Einstein’ın “Genel Görecelik Kuramını” ortaya koyması tam 11 yılını aldı ve o sayede biz bugün, 11 yıl değil, belki 11 saatlik bir kafa yormayla, onun düşüncesinin vardığı doruktan evreni seyretmenin, onun ardındaki zekâyı sezmenin gizemli hazzını duyuyor, Tanrı’ya teğet geçen anlar yaşıyoruz.
DAHİNİN SÖZLERİ
< İki şey vardır ki, ucu bucağı yoktur: Biri evren, diğeri insanın ahmaklığı. Ama evren hakkındaki sözlerimden emin değilim.
< İnsanlar ne kadar yaşarlarsa yaşasınlar büyümezler. İçine doğduğumuz büyük mucizenin karşısında meraklı çocuklar gibi durmaktan asla kurtulamayacağız.
< Barış güç kullanarak değil, anlayış ve uzlaşıyla muhafaza edilir.
< Yaşamanın iki yolu vardır. Biri hiçbir şey mucize değilmiş gibi yaşamak, diğeri her şey mucizeymiş gibi yaşamak.
< Dinin olmadığı bilim topaldır. Bilimin olmadığı din ise kördür.
< Tanrı’nın düşüncelerini bilmek istiyorum, gerisi detay.

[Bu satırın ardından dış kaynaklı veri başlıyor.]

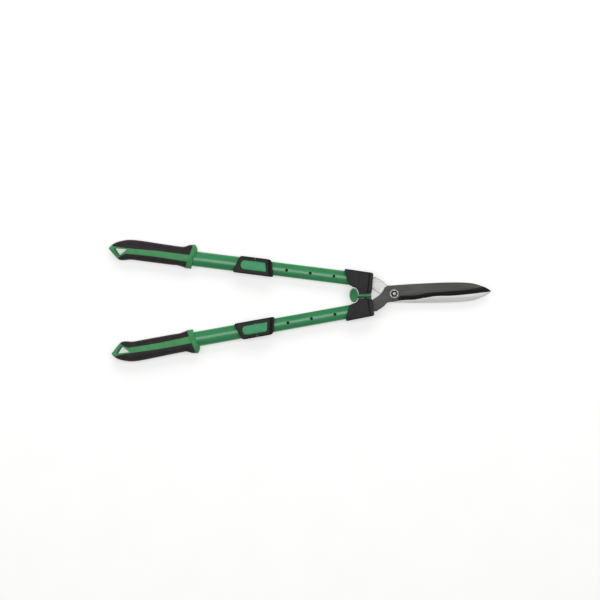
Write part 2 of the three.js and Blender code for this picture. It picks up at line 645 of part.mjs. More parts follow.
function makeGrip(side) {
  const socket = bar(
    ovalShape(OUTER_TUBE.width + 2 * GAP, OUTER_TUBE.height + 2 * GAP),
    0,
    OUTER_TUBE.to + GAP,
  );
  const body = cut(gripBlock(side), socket);
  const reach = 2 * GRIP_HALF_HEIGHT;
  const stripe = (grow) => [
    ...STRIPE.map(([s, t]) => [s, t + grow]),
    ...STRIPE_BACK.map(([s, t]) => [s - (s > OUTER_TUBE.to ? grow : 0), t - grow]),
  ];
  const eye = plate(handleShape(EYE, side), -reach, reach);
  const green = (grow) =>
    join(
      plate(handleShape(stripe(grow), side), -reach, reach),
      block([-reach, grow], [-2 * reach, 2 * reach], [-reach, reach])
        .rotateZ(outwards(side) * FLANGE_LEAN)
        .translate(GREEN_FRONT, FLANGE.middle * outwards(side), 0),
    );
  const core = join(common(body, green(0)), cut(flangeSolid(side), socket));
  addPiece(side, `grip_core_${side}`, cut(core, eye), "greenPlastic");

  const pads = cut(body, green(GAP), eye);
  const length = [0, 2 * OUTER_TUBE.to];
  const halves = { outer: [0, 2 * reach], inner: [-2 * reach, 0] };
  for (const [place, half] of Object.entries(halves)) {
    const region = block(length, across(...half, side), [-reach, reach]);
    addPiece(side, `grip_pad_${place}_${side}`, common(pads, region), "blackRubber");
  }
}

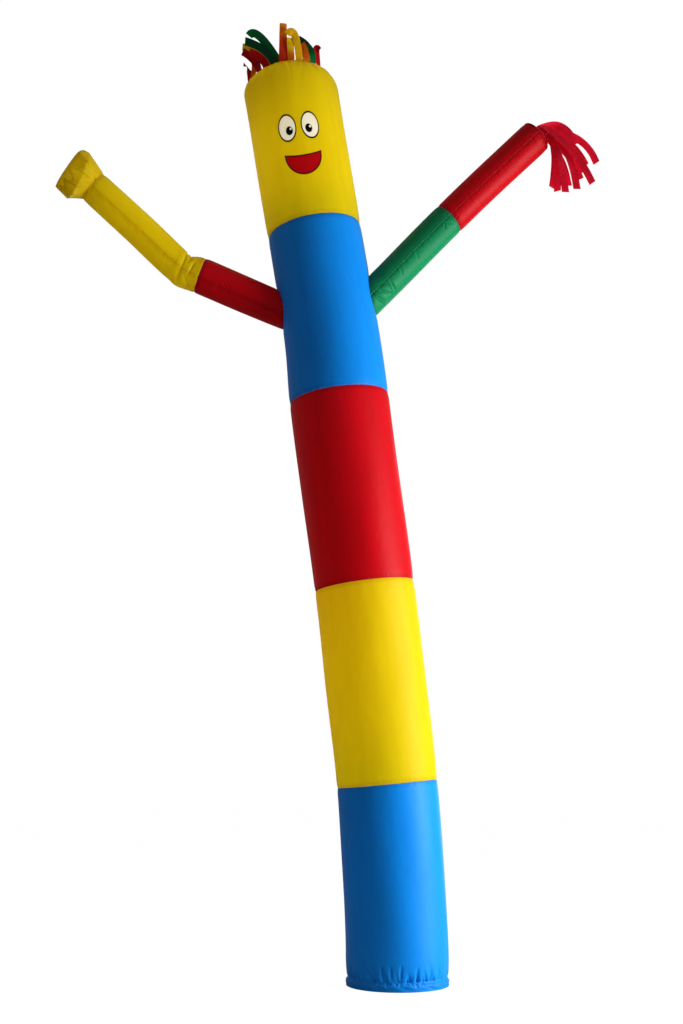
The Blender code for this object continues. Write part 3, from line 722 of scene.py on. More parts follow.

< Aşka düşen insanlardan yerçekimi sorumlu değildir.
< Nasıl oluyor da, anlamadıkları halde herkes beni seviyor?
< Bendeniz, bütün insanları seven münzeviyim.
< Güzel bir kızın yanındayken bir saat bir dakikada geçer gider, sıcak bir fırına girerseniz bir dakika bir saat gibi gelir.
< Tanrı zar atmaz.
< Sevgili gelecek kuşaklar! Sizler bizlerden daha barışçıl ve makul olmazsanız, cehennem sizi bekliyor!
< Her şey kontrol edemeyeceğimiz güç tarafından kontrol edilmekte. Bu bir yıldız için olduğu kadar, bir böcek için de geçerlidir.
< Sadece başkaları için yaşanmış bir hayat yaşamaya değerdir.
< Öğrettiğiniz şeyin sıkıcı bir ödev değil, değerli bir armağan gibi görülmesini sağlamalısınız.
< Problemleri, onları yaratırken kullandığımız düşünme biçimini terk etmeden çözemeyiz.